═════ Dataset records

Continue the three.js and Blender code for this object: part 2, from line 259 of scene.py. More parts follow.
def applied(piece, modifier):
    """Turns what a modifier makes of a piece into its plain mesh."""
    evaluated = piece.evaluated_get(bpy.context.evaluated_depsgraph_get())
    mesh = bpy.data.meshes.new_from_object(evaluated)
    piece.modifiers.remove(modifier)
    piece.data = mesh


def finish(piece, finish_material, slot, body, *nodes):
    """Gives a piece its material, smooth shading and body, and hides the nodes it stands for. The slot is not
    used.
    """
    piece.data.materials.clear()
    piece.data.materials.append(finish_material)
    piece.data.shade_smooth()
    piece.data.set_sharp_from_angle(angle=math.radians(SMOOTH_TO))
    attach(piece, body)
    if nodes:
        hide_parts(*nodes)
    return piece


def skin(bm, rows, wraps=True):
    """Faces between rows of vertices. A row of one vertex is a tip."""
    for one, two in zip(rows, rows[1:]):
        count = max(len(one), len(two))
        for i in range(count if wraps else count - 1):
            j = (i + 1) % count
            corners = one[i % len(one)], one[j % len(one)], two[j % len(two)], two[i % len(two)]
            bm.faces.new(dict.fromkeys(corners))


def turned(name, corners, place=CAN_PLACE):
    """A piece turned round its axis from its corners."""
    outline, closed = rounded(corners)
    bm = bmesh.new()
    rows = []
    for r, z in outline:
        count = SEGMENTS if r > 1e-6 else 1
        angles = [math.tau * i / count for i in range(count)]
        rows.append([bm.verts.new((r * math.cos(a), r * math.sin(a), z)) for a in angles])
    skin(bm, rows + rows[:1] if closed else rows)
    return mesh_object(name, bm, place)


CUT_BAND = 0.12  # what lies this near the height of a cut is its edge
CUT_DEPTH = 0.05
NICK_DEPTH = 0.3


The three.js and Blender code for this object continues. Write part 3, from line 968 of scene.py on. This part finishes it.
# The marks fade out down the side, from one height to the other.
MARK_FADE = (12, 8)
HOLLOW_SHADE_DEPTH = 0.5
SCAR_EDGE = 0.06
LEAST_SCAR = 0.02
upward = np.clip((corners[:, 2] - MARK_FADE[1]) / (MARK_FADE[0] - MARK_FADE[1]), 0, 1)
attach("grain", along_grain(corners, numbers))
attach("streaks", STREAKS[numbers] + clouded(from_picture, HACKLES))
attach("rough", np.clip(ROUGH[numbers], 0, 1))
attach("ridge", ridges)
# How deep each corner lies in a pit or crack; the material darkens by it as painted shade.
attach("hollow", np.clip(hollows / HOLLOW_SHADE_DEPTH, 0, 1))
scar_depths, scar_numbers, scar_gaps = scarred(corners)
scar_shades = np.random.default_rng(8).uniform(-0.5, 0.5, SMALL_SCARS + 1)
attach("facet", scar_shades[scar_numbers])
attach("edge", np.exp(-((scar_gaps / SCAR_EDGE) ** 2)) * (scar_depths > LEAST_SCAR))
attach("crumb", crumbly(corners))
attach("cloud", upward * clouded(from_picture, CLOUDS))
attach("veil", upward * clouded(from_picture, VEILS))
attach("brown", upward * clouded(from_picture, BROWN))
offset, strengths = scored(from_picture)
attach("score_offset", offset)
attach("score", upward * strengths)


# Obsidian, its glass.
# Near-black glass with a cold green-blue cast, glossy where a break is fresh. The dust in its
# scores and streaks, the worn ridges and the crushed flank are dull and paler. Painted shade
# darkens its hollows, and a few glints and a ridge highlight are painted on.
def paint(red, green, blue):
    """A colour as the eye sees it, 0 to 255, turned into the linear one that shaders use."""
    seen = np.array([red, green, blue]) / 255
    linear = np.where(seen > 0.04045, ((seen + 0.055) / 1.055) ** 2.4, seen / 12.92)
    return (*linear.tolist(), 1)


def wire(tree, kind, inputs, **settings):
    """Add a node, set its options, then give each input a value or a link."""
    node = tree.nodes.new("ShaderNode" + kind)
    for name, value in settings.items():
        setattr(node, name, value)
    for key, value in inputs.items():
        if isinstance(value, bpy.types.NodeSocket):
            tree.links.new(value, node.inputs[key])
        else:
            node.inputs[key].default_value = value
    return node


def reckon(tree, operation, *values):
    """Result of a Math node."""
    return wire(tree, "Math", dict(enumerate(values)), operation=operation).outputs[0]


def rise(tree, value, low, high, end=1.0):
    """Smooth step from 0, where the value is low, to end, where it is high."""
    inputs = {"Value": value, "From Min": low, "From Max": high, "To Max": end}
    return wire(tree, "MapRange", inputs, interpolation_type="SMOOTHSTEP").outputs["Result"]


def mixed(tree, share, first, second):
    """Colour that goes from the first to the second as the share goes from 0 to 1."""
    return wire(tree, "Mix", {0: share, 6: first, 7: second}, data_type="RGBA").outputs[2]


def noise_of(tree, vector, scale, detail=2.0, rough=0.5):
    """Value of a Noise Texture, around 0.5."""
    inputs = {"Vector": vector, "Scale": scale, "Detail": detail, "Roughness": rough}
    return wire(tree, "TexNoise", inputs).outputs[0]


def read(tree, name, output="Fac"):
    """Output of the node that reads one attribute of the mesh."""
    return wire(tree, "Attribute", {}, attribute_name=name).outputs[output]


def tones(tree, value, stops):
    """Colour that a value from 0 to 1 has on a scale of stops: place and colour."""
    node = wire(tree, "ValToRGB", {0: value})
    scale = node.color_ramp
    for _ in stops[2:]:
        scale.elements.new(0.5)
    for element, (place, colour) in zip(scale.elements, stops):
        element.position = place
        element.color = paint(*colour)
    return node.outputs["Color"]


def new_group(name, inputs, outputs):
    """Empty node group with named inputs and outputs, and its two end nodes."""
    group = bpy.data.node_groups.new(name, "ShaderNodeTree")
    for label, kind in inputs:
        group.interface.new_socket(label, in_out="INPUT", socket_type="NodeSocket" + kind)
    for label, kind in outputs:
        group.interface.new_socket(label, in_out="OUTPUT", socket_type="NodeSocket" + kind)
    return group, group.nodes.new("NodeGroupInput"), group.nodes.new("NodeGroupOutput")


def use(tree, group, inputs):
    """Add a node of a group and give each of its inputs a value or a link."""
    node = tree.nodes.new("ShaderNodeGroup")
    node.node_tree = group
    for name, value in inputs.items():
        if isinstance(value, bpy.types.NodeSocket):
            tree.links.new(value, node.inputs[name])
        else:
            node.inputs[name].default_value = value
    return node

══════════

Task to carry out:
Set down each line of the material verbatim, from the first line through the line that contains "return piece".

Written solution:
Continue the three.js and Blender code for this object: part 2, from line 259 of scene.py. More parts follow.
def applied(piece, modifier):
    """Turns what a modifier makes of a piece into its plain mesh."""
    evaluated = piece.evaluated_get(bpy.context.evaluated_depsgraph_get())
    mesh = bpy.data.meshes.new_from_object(evaluated)
    piece.modifiers.remove(modifier)
    piece.data = mesh


def finish(piece, finish_material, slot, body, *nodes):
    """Gives a piece its material, smooth shading and body, and hides the nodes it stands for. The slot is not
    used.
    """
    piece.data.materials.clear()
    piece.data.materials.append(finish_material)
    piece.data.shade_smooth()
    piece.data.set_sharp_from_angle(angle=math.radians(SMOOTH_TO))
    attach(piece, body)
    if nodes:
        hide_parts(*nodes)
    return piece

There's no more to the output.